--- Begin DATASET CONTENT ---

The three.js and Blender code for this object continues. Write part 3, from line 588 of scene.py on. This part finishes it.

--- End DATASET CONTENT ---
--- Begin DATASET CONTENT ---

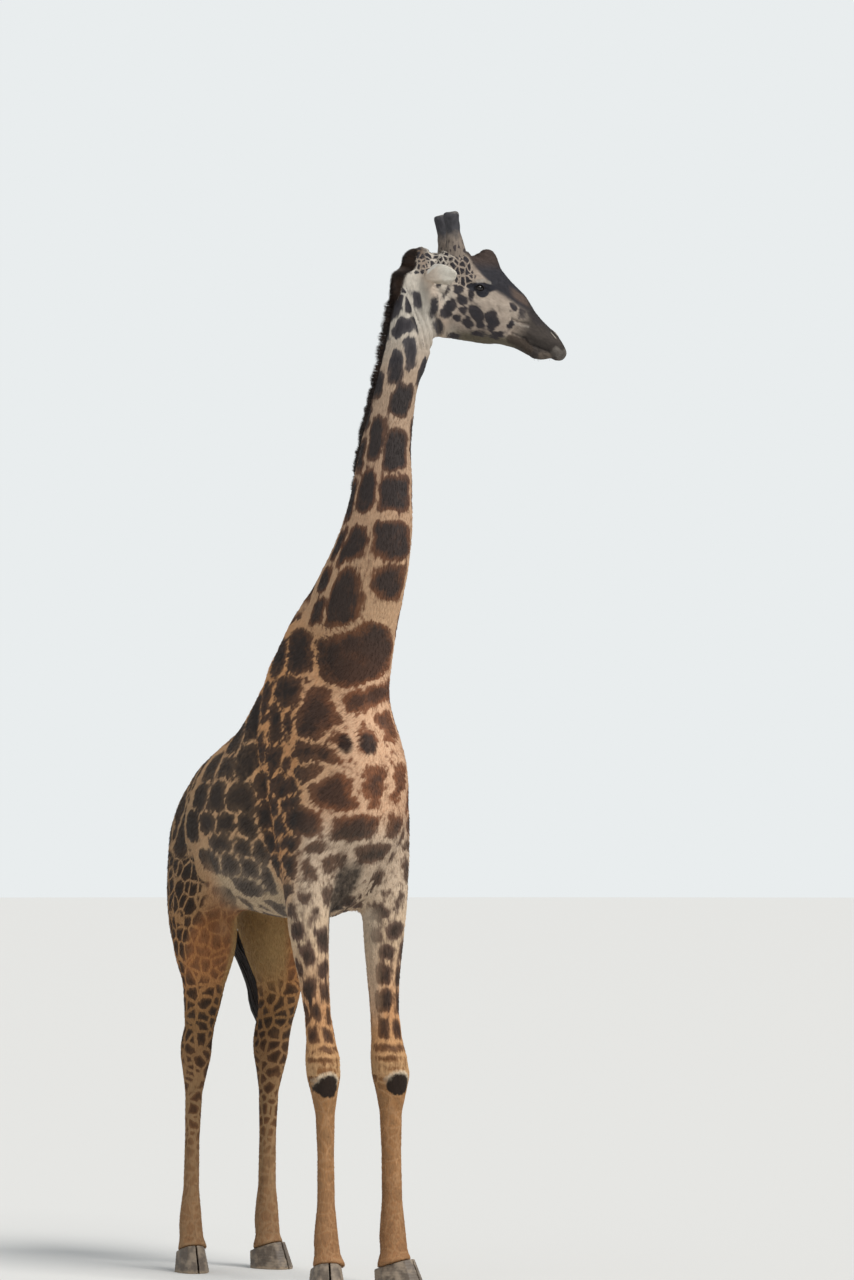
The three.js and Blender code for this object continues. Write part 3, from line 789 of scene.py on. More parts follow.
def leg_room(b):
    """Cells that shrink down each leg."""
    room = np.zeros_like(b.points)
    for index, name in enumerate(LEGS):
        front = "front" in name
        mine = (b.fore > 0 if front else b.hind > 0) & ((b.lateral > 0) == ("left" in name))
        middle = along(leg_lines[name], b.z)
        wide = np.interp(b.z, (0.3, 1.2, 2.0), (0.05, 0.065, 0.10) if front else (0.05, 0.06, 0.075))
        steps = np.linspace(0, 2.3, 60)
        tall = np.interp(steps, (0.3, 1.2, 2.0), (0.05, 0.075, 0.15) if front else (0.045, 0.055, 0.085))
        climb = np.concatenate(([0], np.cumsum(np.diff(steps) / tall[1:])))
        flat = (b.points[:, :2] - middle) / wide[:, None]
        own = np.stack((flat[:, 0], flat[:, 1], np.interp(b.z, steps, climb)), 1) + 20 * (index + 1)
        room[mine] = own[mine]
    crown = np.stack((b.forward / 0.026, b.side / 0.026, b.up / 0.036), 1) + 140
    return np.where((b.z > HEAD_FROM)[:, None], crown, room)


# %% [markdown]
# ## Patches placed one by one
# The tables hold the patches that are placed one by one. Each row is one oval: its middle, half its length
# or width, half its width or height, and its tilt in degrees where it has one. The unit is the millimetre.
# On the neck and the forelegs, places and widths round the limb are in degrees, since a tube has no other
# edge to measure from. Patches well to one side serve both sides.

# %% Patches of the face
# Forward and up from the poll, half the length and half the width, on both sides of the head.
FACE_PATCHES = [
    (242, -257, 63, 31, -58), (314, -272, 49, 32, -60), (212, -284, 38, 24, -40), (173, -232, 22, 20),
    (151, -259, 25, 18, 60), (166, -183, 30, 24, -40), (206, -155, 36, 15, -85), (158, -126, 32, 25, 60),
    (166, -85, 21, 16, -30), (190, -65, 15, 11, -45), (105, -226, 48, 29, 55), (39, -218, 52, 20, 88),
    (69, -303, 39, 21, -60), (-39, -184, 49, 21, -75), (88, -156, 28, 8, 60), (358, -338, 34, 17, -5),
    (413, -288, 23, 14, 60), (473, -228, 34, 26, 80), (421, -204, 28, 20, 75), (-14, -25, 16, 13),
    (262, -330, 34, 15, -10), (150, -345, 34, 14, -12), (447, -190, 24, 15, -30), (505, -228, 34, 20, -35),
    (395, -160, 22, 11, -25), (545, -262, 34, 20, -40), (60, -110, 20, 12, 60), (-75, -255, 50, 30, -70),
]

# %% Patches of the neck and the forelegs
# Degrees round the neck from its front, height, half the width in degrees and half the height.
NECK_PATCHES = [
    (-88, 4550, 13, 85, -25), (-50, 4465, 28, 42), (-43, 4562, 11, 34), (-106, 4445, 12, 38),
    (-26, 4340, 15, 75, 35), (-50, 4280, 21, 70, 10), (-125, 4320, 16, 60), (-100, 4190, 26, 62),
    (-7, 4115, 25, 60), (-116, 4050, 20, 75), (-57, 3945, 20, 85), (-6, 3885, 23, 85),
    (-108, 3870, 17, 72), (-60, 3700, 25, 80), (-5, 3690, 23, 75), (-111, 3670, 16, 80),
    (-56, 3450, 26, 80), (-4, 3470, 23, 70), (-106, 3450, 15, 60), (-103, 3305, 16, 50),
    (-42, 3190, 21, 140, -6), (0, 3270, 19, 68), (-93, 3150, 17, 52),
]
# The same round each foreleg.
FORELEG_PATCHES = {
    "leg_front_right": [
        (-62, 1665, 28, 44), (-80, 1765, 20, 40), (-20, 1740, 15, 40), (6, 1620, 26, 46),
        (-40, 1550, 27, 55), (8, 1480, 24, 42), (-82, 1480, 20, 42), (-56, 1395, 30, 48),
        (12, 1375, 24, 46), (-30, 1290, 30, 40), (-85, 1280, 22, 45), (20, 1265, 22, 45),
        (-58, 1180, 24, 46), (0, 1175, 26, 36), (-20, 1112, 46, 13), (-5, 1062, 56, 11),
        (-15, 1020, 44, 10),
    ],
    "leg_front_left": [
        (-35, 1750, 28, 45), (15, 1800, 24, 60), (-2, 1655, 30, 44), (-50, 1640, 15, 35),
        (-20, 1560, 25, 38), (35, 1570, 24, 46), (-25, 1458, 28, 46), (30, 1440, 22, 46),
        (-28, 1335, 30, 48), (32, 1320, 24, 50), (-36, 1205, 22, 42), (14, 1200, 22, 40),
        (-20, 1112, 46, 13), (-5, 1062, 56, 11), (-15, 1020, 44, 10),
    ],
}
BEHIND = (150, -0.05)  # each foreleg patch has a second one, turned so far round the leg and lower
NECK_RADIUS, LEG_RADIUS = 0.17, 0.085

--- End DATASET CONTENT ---

Looking at the material above, count the lines containing the string "object" and reply with the count alone.

2